## INSTRUCTION
Write out, precisely and in full, each line of the material.

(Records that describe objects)
____

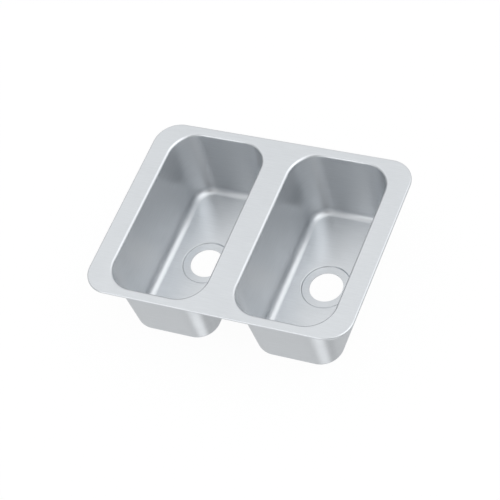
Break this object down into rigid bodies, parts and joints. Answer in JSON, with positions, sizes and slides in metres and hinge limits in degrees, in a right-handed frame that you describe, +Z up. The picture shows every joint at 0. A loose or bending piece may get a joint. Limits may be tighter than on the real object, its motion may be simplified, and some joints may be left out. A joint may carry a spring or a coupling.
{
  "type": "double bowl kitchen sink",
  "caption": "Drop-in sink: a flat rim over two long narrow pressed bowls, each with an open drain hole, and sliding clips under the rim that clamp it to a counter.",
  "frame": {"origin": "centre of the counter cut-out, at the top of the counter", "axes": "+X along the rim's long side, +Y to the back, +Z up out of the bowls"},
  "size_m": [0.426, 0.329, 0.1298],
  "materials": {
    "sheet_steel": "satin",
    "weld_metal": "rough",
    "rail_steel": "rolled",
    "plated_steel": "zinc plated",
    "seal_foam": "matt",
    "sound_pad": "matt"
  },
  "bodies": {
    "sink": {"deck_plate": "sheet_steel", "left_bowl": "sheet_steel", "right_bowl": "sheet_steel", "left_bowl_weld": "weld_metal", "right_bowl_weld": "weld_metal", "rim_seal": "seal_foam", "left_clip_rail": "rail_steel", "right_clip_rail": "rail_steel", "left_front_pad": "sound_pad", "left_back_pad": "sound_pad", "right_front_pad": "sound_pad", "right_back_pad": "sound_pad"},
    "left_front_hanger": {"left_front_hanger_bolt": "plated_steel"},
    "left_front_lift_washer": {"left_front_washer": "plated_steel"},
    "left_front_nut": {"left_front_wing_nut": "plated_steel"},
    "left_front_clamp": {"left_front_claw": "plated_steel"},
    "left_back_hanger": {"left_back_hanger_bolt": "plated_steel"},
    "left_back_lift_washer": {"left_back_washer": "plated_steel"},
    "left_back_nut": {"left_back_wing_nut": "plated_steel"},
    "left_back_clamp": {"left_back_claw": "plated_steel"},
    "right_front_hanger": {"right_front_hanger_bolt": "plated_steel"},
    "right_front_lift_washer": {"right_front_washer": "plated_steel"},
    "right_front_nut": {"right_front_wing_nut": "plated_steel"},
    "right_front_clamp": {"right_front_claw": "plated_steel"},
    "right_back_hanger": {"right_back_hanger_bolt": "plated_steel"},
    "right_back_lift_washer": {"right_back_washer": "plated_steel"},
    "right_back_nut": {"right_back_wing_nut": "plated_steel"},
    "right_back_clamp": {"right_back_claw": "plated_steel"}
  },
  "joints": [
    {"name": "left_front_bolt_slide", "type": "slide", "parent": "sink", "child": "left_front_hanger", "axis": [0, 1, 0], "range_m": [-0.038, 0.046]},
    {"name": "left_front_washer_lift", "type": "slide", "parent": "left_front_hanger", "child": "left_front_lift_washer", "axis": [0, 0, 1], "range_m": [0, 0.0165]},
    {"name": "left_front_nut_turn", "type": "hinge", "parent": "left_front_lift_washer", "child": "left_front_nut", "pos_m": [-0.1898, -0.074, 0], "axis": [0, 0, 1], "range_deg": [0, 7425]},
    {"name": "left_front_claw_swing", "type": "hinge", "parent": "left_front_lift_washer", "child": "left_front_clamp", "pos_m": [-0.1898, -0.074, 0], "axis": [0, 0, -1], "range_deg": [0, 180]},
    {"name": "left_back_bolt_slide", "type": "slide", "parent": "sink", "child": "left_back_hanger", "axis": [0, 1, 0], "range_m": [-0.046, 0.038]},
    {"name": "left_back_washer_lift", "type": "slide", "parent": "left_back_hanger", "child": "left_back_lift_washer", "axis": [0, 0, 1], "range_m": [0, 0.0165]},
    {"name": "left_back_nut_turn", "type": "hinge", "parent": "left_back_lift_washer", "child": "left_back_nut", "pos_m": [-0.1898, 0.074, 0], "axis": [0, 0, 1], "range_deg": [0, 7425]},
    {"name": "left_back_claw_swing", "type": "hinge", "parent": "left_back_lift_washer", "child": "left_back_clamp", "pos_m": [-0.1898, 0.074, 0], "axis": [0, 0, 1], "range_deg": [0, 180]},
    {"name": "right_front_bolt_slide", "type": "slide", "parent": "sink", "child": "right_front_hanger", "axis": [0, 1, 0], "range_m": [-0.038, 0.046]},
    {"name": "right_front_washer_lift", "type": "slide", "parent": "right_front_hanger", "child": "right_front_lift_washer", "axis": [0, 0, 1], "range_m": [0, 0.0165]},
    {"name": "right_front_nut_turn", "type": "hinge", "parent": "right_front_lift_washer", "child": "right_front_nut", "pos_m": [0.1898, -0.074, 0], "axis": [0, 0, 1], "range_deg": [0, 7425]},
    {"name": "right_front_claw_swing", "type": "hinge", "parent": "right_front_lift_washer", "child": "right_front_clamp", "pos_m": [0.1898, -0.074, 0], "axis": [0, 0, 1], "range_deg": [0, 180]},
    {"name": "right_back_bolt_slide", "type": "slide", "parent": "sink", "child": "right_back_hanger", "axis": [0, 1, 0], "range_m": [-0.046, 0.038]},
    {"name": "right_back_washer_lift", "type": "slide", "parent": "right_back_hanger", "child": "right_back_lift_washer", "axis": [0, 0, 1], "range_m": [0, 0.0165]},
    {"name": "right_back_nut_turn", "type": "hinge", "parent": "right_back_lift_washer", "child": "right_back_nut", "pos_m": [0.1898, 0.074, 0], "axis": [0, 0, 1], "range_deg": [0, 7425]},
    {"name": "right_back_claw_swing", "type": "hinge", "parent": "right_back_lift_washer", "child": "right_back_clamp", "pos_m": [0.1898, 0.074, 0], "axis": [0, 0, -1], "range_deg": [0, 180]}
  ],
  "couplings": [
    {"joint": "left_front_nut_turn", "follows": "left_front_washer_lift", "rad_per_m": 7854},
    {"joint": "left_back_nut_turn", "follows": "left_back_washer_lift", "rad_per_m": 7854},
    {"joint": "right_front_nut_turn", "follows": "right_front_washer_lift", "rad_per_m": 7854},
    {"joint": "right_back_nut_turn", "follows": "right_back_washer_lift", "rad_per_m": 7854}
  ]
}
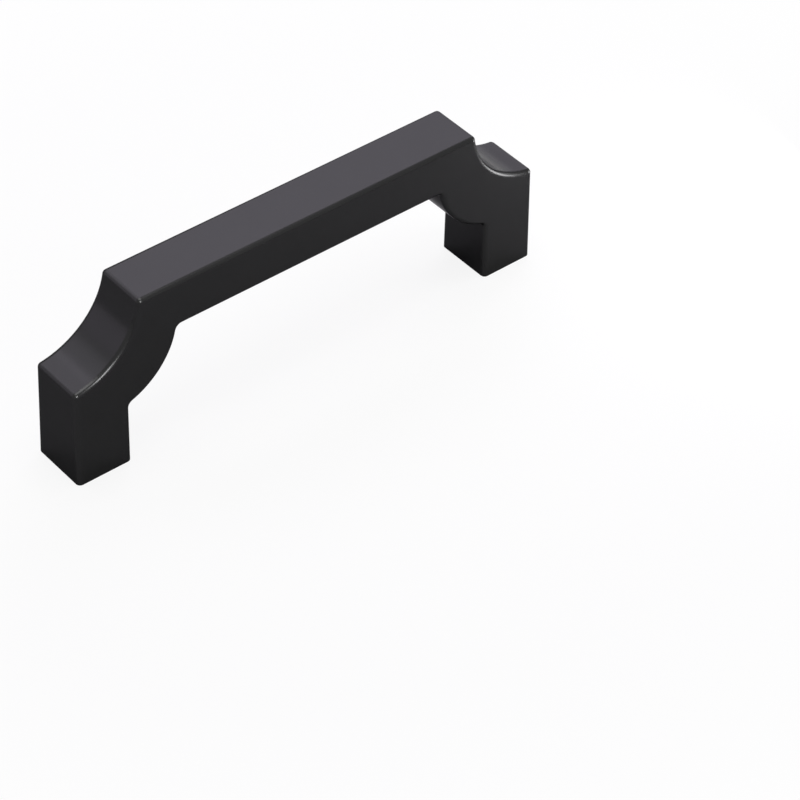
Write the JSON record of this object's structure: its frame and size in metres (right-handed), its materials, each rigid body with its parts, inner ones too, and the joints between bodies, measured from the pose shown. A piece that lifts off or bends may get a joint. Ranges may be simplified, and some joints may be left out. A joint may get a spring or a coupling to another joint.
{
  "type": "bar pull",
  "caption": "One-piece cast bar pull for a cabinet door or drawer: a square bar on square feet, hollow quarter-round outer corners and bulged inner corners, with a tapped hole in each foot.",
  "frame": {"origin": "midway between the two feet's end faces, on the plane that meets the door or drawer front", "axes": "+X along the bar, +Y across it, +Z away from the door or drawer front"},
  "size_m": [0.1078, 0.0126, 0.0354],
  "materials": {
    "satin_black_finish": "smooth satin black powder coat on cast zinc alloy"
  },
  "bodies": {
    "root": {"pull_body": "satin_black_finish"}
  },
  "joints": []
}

____

## RESPONSE TO THIS EXERCISE
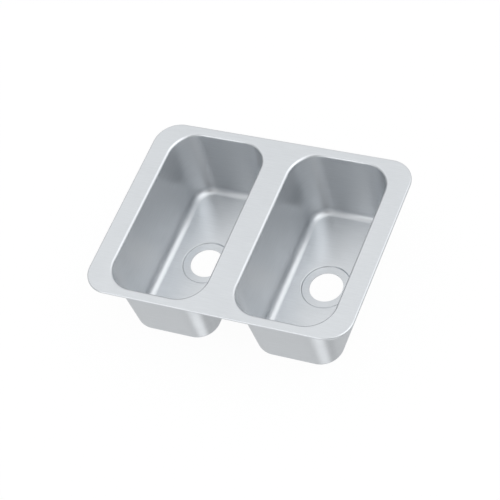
Break this object down into rigid bodies, parts and joints. Answer in JSON, with positions, sizes and slides in metres and hinge limits in degrees, in a right-handed frame that you describe, +Z up. The picture shows every joint at 0. A loose or bending piece may get a joint. Limits may be tighter than on the real object, its motion may be simplified, and some joints may be left out. A joint may carry a spring or a coupling.
{
  "type": "double bowl kitchen sink",
  "caption": "Drop-in sink: a flat rim over two long narrow pressed bowls, each with an open drain hole, and sliding clips under the rim that clamp it to a counter.",
  "frame": {"origin": "centre of the counter cut-out, at the top of the counter", "axes": "+X along the rim's long side, +Y to the back, +Z up out of the bowls"},
  "size_m": [0.426, 0.329, 0.1298],
  "materials": {
    "sheet_steel": "satin",
    "weld_metal": "rough",
    "rail_steel": "rolled",
    "plated_steel": "zinc plated",
    "seal_foam": "matt",
    "sound_pad": "matt"
  },
  "bodies": {
    "sink": {"deck_plate": "sheet_steel", "left_bowl": "sheet_steel", "right_bowl": "sheet_steel", "left_bowl_weld": "weld_metal", "right_bowl_weld": "weld_metal", "rim_seal": "seal_foam", "left_clip_rail": "rail_steel", "right_clip_rail": "rail_steel", "left_front_pad": "sound_pad", "left_back_pad": "sound_pad", "right_front_pad": "sound_pad", "right_back_pad": "sound_pad"},
    "left_front_hanger": {"left_front_hanger_bolt": "plated_steel"},
    "left_front_lift_washer": {"left_front_washer": "plated_steel"},
    "left_front_nut": {"left_front_wing_nut": "plated_steel"},
    "left_front_clamp": {"left_front_claw": "plated_steel"},
    "left_back_hanger": {"left_back_hanger_bolt": "plated_steel"},
    "left_back_lift_washer": {"left_back_washer": "plated_steel"},
    "left_back_nut": {"left_back_wing_nut": "plated_steel"},
    "left_back_clamp": {"left_back_claw": "plated_steel"},
    "right_front_hanger": {"right_front_hanger_bolt": "plated_steel"},
    "right_front_lift_washer": {"right_front_washer": "plated_steel"},
    "right_front_nut": {"right_front_wing_nut": "plated_steel"},
    "right_front_clamp": {"right_front_claw": "plated_steel"},
    "right_back_hanger": {"right_back_hanger_bolt": "plated_steel"},
    "right_back_lift_washer": {"right_back_washer": "plated_steel"},
    "right_back_nut": {"right_back_wing_nut": "plated_steel"},
    "right_back_clamp": {"right_back_claw": "plated_steel"}
  },
  "joints": [
    {"name": "left_front_bolt_slide", "type": "slide", "parent": "sink", "child": "left_front_hanger", "axis": [0, 1, 0], "range_m": [-0.038, 0.046]},
    {"name": "left_front_washer_lift", "type": "slide", "parent": "left_front_hanger", "child": "left_front_lift_washer", "axis": [0, 0, 1], "range_m": [0, 0.0165]},
    {"name": "left_front_nut_turn", "type": "hinge", "parent": "left_front_lift_washer", "child": "left_front_nut", "pos_m": [-0.1898, -0.074, 0], "axis": [0, 0, 1], "range_deg": [0, 7425]},
    {"name": "left_front_claw_swing", "type": "hinge", "parent": "left_front_lift_washer", "child": "left_front_clamp", "pos_m": [-0.1898, -0.074, 0], "axis": [0, 0, -1], "range_deg": [0, 180]},
    {"name": "left_back_bolt_slide", "type": "slide", "parent": "sink", "child": "left_back_hanger", "axis": [0, 1, 0], "range_m": [-0.046, 0.038]},
    {"name": "left_back_washer_lift", "type": "slide", "parent": "left_back_hanger", "child": "left_back_lift_washer", "axis": [0, 0, 1], "range_m": [0, 0.0165]},
    {"name": "left_back_nut_turn", "type": "hinge", "parent": "left_back_lift_washer", "child": "left_back_nut", "pos_m": [-0.1898, 0.074, 0], "axis": [0, 0, 1], "range_deg": [0, 7425]},
    {"name": "left_back_claw_swing", "type": "hinge", "parent": "left_back_lift_washer", "child": "left_back_clamp", "pos_m": [-0.1898, 0.074, 0], "axis": [0, 0, 1], "range_deg": [0, 180]},
    {"name": "right_front_bolt_slide", "type": "slide", "parent": "sink", "child": "right_front_hanger", "axis": [0, 1, 0], "range_m": [-0.038, 0.046]},
    {"name": "right_front_washer_lift", "type": "slide", "parent": "right_front_hanger", "child": "right_front_lift_washer", "axis": [0, 0, 1], "range_m": [0, 0.0165]},
    {"name": "right_front_nut_turn", "type": "hinge", "parent": "right_front_lift_washer", "child": "right_front_nut", "pos_m": [0.1898, -0.074, 0], "axis": [0, 0, 1], "range_deg": [0, 7425]},
    {"name": "right_front_claw_swing", "type": "hinge", "parent": "right_front_lift_washer", "child": "right_front_clamp", "pos_m": [0.1898, -0.074, 0], "axis": [0, 0, 1], "range_deg": [0, 180]},
    {"name": "right_back_bolt_slide", "type": "slide", "parent": "sink", "child": "right_back_hanger", "axis": [0, 1, 0], "range_m": [-0.046, 0.038]},
    {"name": "right_back_washer_lift", "type": "slide", "parent": "right_back_hanger", "child": "right_back_lift_washer", "axis": [0, 0, 1], "range_m": [0, 0.0165]},
    {"name": "right_back_nut_turn", "type": "hinge", "parent": "right_back_lift_washer", "child": "right_back_nut", "pos_m": [0.1898, 0.074, 0], "axis": [0, 0, 1], "range_deg": [0, 7425]},
    {"name": "right_back_claw_swing", "type": "hinge", "parent": "right_back_lift_washer", "child": "right_back_clamp", "pos_m": [0.1898, 0.074, 0], "axis": [0, 0, -1], "range_deg": [0, 180]}
  ],
  "couplings": [
    {"joint": "left_front_nut_turn", "follows": "left_front_washer_lift", "rad_per_m": 7854},
    {"joint": "left_back_nut_turn", "follows": "left_back_washer_lift", "rad_per_m": 7854},
    {"joint": "right_front_nut_turn", "follows": "right_front_washer_lift", "rad_per_m": 7854},
    {"joint": "right_back_nut_turn", "follows": "right_back_washer_lift", "rad_per_m": 7854}
  ]
}
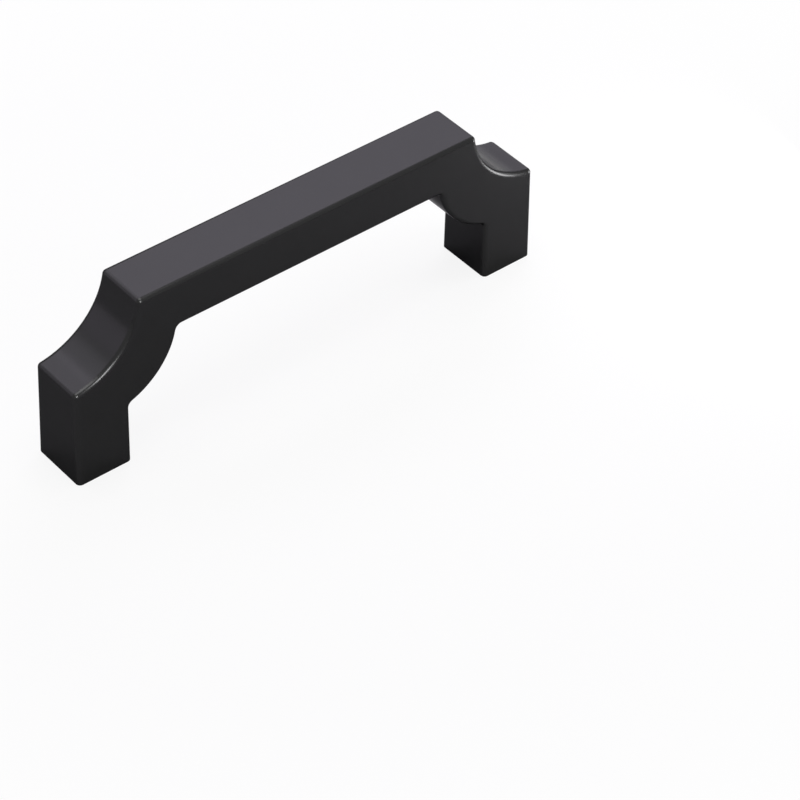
Write the JSON record of this object's structure: its frame and size in metres (right-handed), its materials, each rigid body with its parts, inner ones too, and the joints between bodies, measured from the pose shown. A piece that lifts off or bends may get a joint. Ranges may be simplified, and some joints may be left out. A joint may get a spring or a coupling to another joint.
{
  "type": "bar pull",
  "caption": "One-piece cast bar pull for a cabinet door or drawer: a square bar on square feet, hollow quarter-round outer corners and bulged inner corners, with a tapped hole in each foot.",
  "frame": {"origin": "midway between the two feet's end faces, on the plane that meets the door or drawer front", "axes": "+X along the bar, +Y across it, +Z away from the door or drawer front"},
  "size_m": [0.1078, 0.0126, 0.0354],
  "materials": {
    "satin_black_finish": "smooth satin black powder coat on cast zinc alloy"
  },
  "bodies": {
    "root": {"pull_body": "satin_black_finish"}
  },
  "joints": []
}